What Nintendo is doing with Zelda is none other than giving in to market trends, i.e. westernizing the franchise. I'm refering to the sheer scope of the world, not the fact that it might be non-linear. It's not logistically possible to fill the entire game world with substantial content, meaning there will be downplay as you travel from point A to B, similar to Wind Waker but made worse due to longer stretches of empty space. That's why they added the 2x wind sail item in WW HD, to mitigate downtime, but it's only a patch solution and doesn't solve the root of the problem.

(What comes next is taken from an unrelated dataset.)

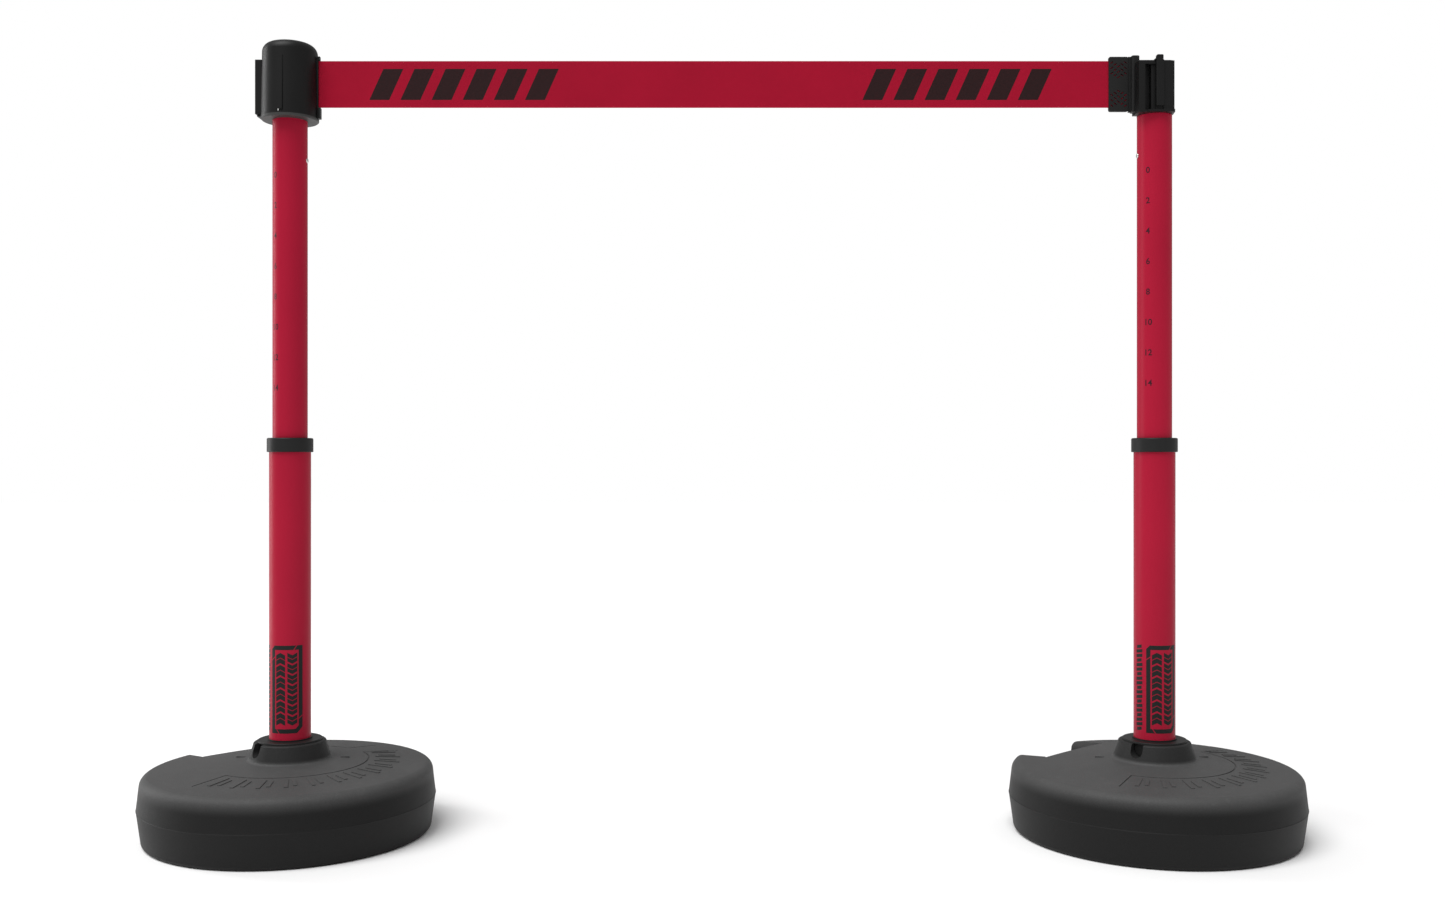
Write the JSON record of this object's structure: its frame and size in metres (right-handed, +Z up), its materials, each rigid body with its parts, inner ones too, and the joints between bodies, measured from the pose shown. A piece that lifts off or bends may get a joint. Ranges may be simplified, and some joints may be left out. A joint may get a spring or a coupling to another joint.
{
  "type": "retractable belt barrier",
  "caption": "Retractable belt barrier: telescoping posts on round fillable bases, a spring-reel belt cassette, a woven belt with hook clip, and a receiver head.",
  "frame": {"origin": "on the floor, midway between the two posts", "axes": "+X along the belt from the cassette post to the receiver post, +Z up, -Y the front"},
  "size_m": [1.553, 0.386, 1.0641],
  "materials": {
    "base_black": "fine moulded grain",
    "cap_black": "smooth moulded",
    "seal_rubber": "matt",
    "fitting_black": "satin moulded",
    "post_red": "satin powder coat with printed scale",
    "bearing_nylon": "natural",
    "bright_steel": "bright",
    "spring_steel": "blued strip",
    "head_black": "satin moulded",
    "head_underside": "satin moulded",
    "clip_black": "fine grain",
    "belt_red": "woven webbing with dark printed bars"
  },
  "bodies": {
    "left_base": {"left_base_shell": "base_black", "left_fill_gasket": "seal_rubber"},
    "left_filler": {"left_fill_cap": "cap_black"},
    "left_post": {"left_stop_flange": "fitting_black", "left_lower_tube": "post_red", "left_key_lug": "fitting_black", "left_tube_end_plug": "fitting_black", "left_clamp_collet": "bearing_nylon"},
    "left_collar": {"left_lock_collar": "fitting_black"},
    "left_mast": {"left_guide_bush": "bearing_nylon", "left_upper_tube": "post_red", "left_stop_rivet": "bright_steel", "cassette_floor": "head_underside", "cassette_body": "head_black", "cassette_foot_screw": "bright_steel", "cassette_rear_rail": "head_black", "belt_exit_frame": "head_black", "reel_spindle": "bright_steel", "return_spring": "spring_steel", "spring_arbor": "bright_steel"},
    "right_base": {"right_base_shell": "base_black", "right_fill_gasket": "seal_rubber"},
    "right_filler": {"right_fill_cap": "cap_black"},
    "right_post": {"right_stop_flange": "fitting_black", "right_lower_tube": "post_red", "right_key_lug": "fitting_black", "right_tube_end_plug": "fitting_black", "right_clamp_collet": "bearing_nylon"},
    "right_collar": {"right_lock_collar": "fitting_black"},
    "right_mast": {"right_guide_bush": "bearing_nylon", "right_upper_tube": "post_red", "right_stop_rivet": "bright_steel", "receiver_body": "head_black", "latch_finger": "head_black", "receiver_spigot": "fitting_black", "receiver_bolt": "bright_steel", "receiver_nut": "bright_steel", "receiver_bolt_cap": "head_black"},
    "belt_reel": {"belt_spool": "bearing_nylon", "belt_roll": "belt_red"},
    "belt_tape": {"belt_web": "belt_red"},
    "belt_clip": {"clip_front_plate": "clip_black", "clip_rear_plate": "clip_black", "clip_tee_bar": "clip_black"}
  },
  "joints": [
    {"name": "post_spacing", "type": "slide", "parent": "left_base", "child": "right_base", "axis": [1, 0, 0], "range_m": [-0.77, 1.9]},
    {"name": "left_filler_turn", "type": "hinge", "parent": "left_base", "child": "left_filler", "pos_m": [-0.66943, 0.09215, 0.046], "axis": [-0.682, 0.7314, 0], "range_deg": [0, 90]},
    {"name": "left_post_lift", "type": "slide", "parent": "left_base", "child": "left_post", "axis": [0, 0, 1], "range_m": [0, 0.13]},
    {"name": "left_collar_twist", "type": "hinge", "parent": "left_post", "child": "left_collar", "pos_m": [-0.5835, 0, 0.52], "axis": [0, 0, 1], "range_deg": [0, 45]},
    {"name": "left_height", "type": "slide", "parent": "left_post", "child": "left_mast", "axis": [0, 0, 1], "range_m": [-0.36, 0]},
    {"name": "right_filler_turn", "type": "hinge", "parent": "right_base", "child": "right_filler", "pos_m": [0.49757, 0.09215, 0.046], "axis": [-0.682, 0.7314, 0], "range_deg": [0, 90]},
    {"name": "right_post_lift", "type": "slide", "parent": "right_base", "child": "right_post", "axis": [0, 0, 1], "range_m": [0, 0.13]},
    {"name": "right_collar_twist", "type": "hinge", "parent": "right_post", "child": "right_collar", "pos_m": [0.5835, 0, 0.52], "axis": [0, 0, 1], "range_deg": [0, 45]},
    {"name": "right_height", "type": "slide", "parent": "right_post", "child": "right_mast", "axis": [0, 0, 1], "range_m": [-0.36, 0]},
    {"name": "belt_pull", "type": "slide", "parent": "left_mast", "child": "belt_tape", "axis": [1, 0, 0], "range_m": [-0.77, 1.9], "deforming": ["belt_web"]},
    {"name": "reel_turn", "type": "hinge", "parent": "left_mast", "child": "belt_reel", "pos_m": [-0.5835, 0, 1.01], "axis": [0, 0, 1], "range_deg": [-1545, 3811]},
    {"name": "clip_unhook", "type": "slide", "parent": "belt_tape", "child": "belt_clip", "axis": [0, 0, 1], "range_m": [0, 0.08]}
  ],
  "couplings": [
    {"joint": "belt_pull", "follows": "post_spacing", "ratio": 1},
    {"joint": "reel_turn", "follows": "post_spacing", "rad_per_m": 35},
    {"joint": "right_post_lift", "follows": "left_post_lift", "ratio": 1},
    {"joint": "right_height", "follows": "left_height", "ratio": 1}
  ]
}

As far as Xenoblade, Nintendo specifically brought in Monolith because they needed an open world game in their library, sadly this is what sells systems these days. JRPGs have never really had level design and puzzles in the same vein as a Nintendo game, only Golden Sun lives up to Nintendo quality standards of gameplay outside of combat. I love Xenoblade Chronicles, but outside of combat (which is fantastic) we are talking about pretty landscapes with no gameplay interaction of any kind. Those games are played for their immersive worlds, stories and characters, so it makes more sense for that type of game.
This isn't new though. Like, all these years discussing Zelda here and all the posters who are skeptical towards Zelda U, do you just dismiss them for fanboy drivel or something? It's weird that I even have to explain this when we've been through this 1000 times.